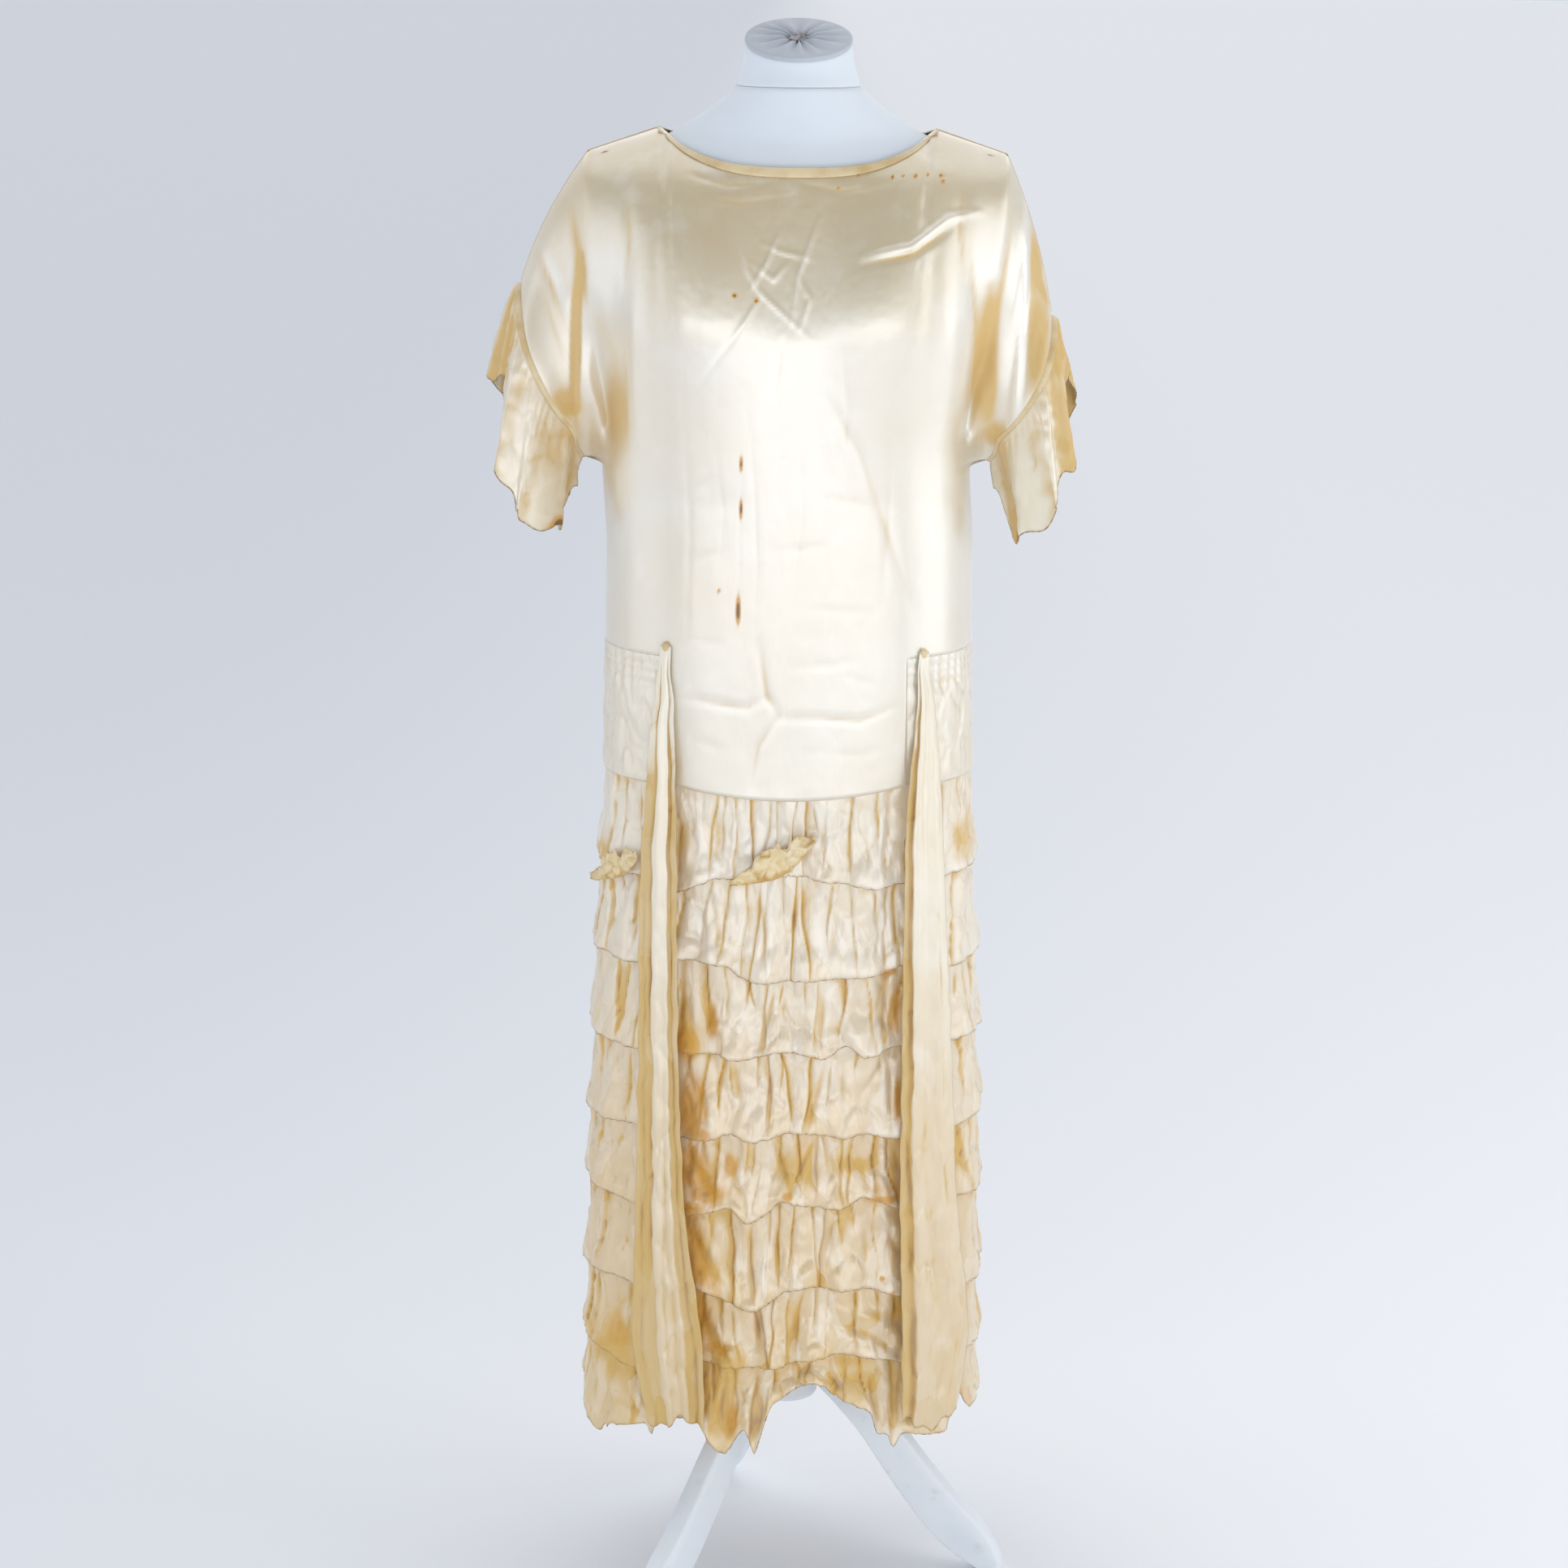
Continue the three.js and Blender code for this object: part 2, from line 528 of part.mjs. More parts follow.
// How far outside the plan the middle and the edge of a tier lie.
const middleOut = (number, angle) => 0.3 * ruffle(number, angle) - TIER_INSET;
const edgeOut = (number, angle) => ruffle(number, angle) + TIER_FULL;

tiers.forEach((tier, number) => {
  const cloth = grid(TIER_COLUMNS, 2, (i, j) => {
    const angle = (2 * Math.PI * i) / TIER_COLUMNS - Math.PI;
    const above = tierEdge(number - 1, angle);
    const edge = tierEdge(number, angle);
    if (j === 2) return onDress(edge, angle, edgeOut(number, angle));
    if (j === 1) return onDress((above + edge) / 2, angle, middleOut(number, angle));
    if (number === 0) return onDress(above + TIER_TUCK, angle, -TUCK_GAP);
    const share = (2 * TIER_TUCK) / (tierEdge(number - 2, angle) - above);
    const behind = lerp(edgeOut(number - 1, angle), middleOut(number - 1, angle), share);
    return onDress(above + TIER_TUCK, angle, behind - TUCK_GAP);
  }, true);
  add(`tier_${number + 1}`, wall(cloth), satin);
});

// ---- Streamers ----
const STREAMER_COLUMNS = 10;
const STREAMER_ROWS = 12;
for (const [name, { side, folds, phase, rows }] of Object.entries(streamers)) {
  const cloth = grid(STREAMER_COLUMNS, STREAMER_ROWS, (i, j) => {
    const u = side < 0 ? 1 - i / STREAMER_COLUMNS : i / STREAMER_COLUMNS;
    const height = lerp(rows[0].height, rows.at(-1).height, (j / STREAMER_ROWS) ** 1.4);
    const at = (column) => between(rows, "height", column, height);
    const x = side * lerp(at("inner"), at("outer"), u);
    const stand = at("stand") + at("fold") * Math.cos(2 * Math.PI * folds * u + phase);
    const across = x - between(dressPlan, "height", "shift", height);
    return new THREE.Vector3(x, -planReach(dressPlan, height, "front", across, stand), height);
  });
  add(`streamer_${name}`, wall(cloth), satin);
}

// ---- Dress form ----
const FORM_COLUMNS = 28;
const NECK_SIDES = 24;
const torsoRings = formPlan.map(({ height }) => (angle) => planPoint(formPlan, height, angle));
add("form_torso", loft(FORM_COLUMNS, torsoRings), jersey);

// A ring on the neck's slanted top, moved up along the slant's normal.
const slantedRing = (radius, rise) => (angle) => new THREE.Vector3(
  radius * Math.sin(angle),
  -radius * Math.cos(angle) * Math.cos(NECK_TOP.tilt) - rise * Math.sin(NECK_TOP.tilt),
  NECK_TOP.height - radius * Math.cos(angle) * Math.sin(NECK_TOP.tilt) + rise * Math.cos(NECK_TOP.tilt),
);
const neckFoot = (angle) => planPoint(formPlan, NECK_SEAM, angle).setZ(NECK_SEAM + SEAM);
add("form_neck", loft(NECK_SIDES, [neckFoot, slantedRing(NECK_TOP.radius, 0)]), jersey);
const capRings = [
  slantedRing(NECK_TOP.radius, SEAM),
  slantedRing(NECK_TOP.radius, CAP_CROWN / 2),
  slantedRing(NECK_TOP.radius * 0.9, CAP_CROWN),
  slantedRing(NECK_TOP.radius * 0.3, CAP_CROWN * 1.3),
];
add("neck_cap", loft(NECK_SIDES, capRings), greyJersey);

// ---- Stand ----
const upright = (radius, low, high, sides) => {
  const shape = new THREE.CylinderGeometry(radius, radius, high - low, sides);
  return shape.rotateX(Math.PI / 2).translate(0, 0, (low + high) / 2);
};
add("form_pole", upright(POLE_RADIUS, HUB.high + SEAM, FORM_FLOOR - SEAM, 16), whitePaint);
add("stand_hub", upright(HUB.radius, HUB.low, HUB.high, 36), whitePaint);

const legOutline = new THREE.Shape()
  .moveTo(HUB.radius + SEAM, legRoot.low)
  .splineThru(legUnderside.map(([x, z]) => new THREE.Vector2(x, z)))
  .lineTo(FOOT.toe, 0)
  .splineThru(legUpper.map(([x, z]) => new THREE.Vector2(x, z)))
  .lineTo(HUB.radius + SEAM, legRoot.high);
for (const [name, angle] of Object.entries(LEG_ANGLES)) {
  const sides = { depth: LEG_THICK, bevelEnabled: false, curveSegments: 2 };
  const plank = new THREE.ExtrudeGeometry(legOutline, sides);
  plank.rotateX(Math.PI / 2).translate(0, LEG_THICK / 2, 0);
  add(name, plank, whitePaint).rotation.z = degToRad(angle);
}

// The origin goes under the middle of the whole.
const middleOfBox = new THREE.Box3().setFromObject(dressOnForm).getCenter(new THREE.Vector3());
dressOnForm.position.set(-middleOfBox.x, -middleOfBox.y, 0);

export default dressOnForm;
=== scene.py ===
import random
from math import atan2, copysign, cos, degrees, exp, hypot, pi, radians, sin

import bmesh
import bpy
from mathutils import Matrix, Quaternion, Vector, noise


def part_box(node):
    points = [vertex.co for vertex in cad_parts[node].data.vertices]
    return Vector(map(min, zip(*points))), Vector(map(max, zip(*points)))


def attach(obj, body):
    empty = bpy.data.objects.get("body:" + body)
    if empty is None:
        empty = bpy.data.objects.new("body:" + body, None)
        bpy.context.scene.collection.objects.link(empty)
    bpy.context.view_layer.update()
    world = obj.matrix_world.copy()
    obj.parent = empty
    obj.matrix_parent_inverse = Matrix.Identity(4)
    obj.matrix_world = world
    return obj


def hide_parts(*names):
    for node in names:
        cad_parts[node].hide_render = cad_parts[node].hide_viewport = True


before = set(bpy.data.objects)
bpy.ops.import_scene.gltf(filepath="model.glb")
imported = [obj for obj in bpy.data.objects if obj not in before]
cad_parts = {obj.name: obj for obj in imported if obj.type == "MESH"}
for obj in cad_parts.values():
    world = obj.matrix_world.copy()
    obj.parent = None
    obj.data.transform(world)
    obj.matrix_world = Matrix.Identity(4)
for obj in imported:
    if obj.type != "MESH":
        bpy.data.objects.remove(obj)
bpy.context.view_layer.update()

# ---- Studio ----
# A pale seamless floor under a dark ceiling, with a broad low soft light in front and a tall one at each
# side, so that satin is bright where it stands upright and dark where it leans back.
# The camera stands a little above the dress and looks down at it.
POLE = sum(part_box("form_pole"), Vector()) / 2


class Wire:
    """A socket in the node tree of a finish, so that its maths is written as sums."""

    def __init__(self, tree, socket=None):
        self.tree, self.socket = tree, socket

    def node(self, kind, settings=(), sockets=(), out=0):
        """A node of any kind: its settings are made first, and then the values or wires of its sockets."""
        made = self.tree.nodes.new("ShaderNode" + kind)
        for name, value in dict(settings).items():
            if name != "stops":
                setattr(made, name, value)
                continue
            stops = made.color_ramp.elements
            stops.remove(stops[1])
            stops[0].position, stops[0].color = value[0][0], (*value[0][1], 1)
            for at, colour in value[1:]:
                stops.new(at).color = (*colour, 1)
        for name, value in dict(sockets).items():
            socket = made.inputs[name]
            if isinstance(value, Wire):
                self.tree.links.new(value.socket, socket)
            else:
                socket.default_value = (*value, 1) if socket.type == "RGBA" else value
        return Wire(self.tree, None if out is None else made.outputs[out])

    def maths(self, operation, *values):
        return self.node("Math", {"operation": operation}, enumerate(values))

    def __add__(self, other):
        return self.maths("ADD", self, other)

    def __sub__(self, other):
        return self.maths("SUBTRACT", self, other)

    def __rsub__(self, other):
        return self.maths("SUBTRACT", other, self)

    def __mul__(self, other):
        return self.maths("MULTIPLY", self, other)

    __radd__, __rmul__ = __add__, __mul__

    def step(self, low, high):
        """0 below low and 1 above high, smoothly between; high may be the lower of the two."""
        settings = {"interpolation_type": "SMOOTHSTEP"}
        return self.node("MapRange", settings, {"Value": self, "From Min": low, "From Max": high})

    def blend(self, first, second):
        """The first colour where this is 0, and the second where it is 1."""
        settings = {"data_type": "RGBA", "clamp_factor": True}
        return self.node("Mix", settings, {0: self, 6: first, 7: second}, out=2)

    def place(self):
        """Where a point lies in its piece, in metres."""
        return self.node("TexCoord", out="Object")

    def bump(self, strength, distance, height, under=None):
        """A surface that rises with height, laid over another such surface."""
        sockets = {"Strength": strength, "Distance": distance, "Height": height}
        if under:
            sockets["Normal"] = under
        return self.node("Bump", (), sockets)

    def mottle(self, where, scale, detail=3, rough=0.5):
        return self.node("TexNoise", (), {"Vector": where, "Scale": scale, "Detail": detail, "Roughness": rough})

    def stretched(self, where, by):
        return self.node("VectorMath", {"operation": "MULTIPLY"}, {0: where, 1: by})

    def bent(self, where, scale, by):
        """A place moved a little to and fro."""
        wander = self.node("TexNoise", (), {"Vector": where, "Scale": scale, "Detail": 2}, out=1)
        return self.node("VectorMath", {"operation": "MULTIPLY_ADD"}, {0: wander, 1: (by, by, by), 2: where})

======

Short exercise:
Exactly reproduce the stretch from the line with "of the whole." through the line with "for node in", including both ends and nothing else.

Problem solution:
// The origin goes under the middle of the whole.
const middleOfBox = new THREE.Box3().setFromObject(dressOnForm).getCenter(new THREE.Vector3());
dressOnForm.position.set(-middleOfBox.x, -middleOfBox.y, 0);

export default dressOnForm;
=== scene.py ===
import random
from math import atan2, copysign, cos, degrees, exp, hypot, pi, radians, sin

import bmesh
import bpy
from mathutils import Matrix, Quaternion, Vector, noise


def part_box(node):
    points = [vertex.co for vertex in cad_parts[node].data.vertices]
    return Vector(map(min, zip(*points))), Vector(map(max, zip(*points)))


def attach(obj, body):
    empty = bpy.data.objects.get("body:" + body)
    if empty is None:
        empty = bpy.data.objects.new("body:" + body, None)
        bpy.context.scene.collection.objects.link(empty)
    bpy.context.view_layer.update()
    world = obj.matrix_world.copy()
    obj.parent = empty
    obj.matrix_parent_inverse = Matrix.Identity(4)
    obj.matrix_world = world
    return obj


def hide_parts(*names):
    for node in names:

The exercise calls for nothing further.